Problem statement =
Report only the number of lines in this material that include the string "finishes".

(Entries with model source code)
◇ ◇ ◇ ◇ ◇
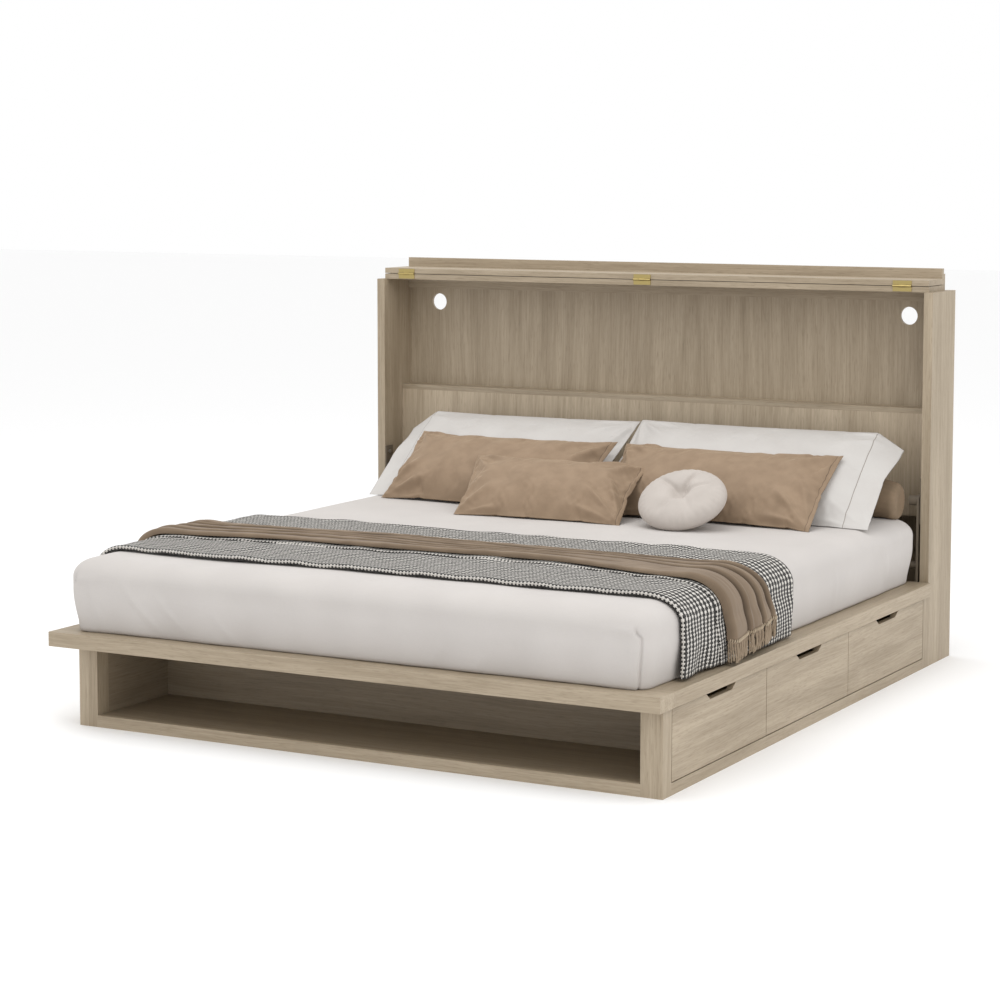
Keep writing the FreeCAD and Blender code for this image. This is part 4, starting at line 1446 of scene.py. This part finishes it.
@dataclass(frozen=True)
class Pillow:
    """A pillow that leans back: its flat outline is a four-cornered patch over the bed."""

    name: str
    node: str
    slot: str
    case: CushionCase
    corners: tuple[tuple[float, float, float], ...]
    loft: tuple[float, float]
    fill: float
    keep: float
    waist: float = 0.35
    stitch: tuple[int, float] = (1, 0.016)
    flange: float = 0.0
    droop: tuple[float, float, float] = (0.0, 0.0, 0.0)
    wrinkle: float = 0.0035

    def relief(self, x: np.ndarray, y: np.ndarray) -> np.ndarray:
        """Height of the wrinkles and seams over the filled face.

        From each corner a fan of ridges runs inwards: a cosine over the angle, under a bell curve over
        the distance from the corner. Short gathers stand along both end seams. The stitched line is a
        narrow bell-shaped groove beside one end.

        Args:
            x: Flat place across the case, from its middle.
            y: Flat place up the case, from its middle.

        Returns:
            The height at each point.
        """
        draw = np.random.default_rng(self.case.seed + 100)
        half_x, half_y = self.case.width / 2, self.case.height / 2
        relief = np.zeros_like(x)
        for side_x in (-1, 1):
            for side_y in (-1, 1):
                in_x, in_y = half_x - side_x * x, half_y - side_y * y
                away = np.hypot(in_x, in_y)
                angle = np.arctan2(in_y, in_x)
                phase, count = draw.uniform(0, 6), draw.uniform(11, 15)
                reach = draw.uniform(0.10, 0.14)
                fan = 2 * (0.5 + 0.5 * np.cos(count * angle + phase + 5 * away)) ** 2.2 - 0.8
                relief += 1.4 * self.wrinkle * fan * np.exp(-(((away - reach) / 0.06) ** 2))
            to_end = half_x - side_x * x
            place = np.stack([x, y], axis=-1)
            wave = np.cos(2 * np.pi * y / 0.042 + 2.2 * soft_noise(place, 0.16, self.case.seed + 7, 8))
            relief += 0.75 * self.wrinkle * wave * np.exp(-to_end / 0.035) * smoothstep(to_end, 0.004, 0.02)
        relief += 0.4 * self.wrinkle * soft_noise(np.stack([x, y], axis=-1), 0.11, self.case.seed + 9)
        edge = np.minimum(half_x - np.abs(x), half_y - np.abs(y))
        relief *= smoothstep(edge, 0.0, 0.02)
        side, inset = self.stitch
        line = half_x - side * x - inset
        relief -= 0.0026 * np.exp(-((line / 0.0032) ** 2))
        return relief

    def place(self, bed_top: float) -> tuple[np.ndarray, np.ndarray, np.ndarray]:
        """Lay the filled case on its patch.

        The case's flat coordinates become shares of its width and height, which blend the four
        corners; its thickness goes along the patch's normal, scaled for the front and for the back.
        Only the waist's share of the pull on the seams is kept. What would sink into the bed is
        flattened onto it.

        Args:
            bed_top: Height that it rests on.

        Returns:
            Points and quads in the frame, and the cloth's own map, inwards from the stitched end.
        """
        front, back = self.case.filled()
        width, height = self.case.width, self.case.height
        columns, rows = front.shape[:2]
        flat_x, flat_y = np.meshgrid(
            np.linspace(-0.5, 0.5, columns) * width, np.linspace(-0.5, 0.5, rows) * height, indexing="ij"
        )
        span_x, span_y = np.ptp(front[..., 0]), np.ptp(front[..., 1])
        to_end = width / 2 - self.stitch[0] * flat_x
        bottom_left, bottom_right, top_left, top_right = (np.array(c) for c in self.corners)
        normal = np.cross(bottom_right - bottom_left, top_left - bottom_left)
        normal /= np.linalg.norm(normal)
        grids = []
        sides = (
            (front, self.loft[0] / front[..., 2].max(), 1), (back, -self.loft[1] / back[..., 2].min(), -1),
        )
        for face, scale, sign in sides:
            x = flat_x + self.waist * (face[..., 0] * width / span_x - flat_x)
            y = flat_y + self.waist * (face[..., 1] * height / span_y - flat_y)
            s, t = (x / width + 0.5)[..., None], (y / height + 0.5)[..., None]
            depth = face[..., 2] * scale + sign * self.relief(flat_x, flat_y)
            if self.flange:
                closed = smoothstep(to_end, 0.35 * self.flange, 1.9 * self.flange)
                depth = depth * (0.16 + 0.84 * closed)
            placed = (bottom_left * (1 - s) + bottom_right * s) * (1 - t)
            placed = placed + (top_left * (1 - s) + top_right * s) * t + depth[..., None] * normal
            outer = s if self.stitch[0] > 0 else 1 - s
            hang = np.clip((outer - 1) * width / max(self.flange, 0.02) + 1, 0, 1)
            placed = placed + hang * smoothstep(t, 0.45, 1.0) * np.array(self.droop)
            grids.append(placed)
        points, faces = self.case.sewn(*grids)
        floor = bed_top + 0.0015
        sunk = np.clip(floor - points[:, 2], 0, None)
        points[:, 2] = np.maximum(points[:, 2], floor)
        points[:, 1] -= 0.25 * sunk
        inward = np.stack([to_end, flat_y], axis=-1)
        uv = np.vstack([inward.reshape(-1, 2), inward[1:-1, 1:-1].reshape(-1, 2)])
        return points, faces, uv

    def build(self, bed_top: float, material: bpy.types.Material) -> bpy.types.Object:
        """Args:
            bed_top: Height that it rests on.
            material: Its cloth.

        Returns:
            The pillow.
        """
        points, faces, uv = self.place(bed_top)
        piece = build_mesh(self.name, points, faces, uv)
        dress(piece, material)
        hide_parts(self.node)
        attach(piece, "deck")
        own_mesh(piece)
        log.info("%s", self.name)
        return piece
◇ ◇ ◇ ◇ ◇
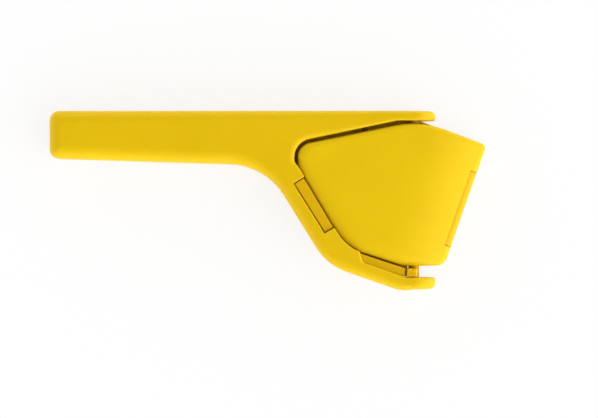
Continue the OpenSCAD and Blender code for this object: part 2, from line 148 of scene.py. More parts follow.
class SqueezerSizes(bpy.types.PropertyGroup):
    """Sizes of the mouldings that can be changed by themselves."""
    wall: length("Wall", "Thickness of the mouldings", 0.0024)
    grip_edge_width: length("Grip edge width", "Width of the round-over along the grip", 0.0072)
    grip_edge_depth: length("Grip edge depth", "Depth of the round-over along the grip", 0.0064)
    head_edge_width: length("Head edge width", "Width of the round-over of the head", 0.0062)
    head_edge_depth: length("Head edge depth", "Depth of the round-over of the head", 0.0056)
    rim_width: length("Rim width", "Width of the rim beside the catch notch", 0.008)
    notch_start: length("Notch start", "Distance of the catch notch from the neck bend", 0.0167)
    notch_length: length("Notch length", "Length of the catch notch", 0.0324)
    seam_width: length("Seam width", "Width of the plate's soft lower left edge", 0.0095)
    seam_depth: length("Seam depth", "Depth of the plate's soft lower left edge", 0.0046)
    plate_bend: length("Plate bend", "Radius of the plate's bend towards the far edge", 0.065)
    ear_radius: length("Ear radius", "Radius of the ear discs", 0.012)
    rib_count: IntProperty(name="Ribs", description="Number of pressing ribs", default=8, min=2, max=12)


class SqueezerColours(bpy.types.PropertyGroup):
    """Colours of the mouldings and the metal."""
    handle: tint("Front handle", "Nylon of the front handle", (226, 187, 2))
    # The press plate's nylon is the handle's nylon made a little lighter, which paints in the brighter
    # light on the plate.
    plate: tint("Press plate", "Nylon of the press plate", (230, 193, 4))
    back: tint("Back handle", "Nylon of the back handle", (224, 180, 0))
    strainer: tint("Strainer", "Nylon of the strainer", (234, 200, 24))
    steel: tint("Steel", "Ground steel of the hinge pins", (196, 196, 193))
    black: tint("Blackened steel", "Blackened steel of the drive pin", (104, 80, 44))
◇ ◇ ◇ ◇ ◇
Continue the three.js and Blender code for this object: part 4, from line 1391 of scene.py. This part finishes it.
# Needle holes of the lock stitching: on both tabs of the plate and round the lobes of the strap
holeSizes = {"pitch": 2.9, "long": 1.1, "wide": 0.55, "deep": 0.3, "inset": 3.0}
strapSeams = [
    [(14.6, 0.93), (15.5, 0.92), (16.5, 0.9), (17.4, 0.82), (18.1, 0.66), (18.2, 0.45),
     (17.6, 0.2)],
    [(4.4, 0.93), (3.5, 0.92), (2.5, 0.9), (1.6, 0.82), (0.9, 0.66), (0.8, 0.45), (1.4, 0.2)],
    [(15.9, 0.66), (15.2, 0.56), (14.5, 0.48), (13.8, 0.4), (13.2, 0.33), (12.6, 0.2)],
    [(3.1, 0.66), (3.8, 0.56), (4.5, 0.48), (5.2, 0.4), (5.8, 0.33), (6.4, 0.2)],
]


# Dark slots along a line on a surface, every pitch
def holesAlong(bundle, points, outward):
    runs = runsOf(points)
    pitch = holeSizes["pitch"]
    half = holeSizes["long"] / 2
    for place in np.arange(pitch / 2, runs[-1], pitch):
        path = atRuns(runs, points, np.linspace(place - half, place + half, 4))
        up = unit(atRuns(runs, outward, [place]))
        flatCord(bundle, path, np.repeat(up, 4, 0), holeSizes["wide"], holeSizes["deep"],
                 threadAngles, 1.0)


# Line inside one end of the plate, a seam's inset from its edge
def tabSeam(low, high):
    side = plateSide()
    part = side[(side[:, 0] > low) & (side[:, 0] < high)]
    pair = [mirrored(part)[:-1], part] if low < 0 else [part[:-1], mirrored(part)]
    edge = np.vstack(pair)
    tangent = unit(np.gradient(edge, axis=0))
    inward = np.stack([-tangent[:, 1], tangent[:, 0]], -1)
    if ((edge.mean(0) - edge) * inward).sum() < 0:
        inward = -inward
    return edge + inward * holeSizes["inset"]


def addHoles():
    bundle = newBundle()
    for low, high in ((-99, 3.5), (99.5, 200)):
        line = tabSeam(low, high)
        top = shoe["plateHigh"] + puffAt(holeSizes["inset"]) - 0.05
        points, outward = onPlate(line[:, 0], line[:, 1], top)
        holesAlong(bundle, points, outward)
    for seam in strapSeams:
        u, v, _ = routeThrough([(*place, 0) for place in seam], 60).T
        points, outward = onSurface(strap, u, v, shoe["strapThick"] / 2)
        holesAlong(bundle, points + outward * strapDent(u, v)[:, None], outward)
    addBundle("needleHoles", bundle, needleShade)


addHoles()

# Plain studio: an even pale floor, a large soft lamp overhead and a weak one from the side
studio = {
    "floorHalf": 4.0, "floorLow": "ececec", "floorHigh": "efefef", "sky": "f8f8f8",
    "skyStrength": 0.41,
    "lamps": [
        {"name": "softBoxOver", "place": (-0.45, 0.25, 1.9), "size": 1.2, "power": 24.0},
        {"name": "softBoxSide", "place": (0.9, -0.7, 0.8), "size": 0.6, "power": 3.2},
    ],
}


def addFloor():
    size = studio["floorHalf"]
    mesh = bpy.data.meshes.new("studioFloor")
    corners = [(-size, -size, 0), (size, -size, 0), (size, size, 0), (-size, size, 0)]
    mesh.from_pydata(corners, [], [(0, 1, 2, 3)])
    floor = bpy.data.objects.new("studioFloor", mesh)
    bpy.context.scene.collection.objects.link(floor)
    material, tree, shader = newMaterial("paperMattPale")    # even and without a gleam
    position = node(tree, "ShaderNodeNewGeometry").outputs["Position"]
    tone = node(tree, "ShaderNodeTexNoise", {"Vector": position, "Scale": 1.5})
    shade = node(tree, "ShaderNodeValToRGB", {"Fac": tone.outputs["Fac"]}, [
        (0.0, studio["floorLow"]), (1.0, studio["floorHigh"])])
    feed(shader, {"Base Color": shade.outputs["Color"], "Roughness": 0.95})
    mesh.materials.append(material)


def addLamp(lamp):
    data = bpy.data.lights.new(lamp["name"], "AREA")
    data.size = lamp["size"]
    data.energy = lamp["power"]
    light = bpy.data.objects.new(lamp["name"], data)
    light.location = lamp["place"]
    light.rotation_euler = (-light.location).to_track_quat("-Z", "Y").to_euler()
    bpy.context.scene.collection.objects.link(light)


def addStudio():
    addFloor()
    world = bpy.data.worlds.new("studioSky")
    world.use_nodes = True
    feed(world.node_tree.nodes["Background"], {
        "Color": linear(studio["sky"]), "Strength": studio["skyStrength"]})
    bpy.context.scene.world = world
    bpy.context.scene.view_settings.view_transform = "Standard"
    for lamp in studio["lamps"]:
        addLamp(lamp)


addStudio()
◇ ◇ ◇ ◇ ◇
Output of the task =
2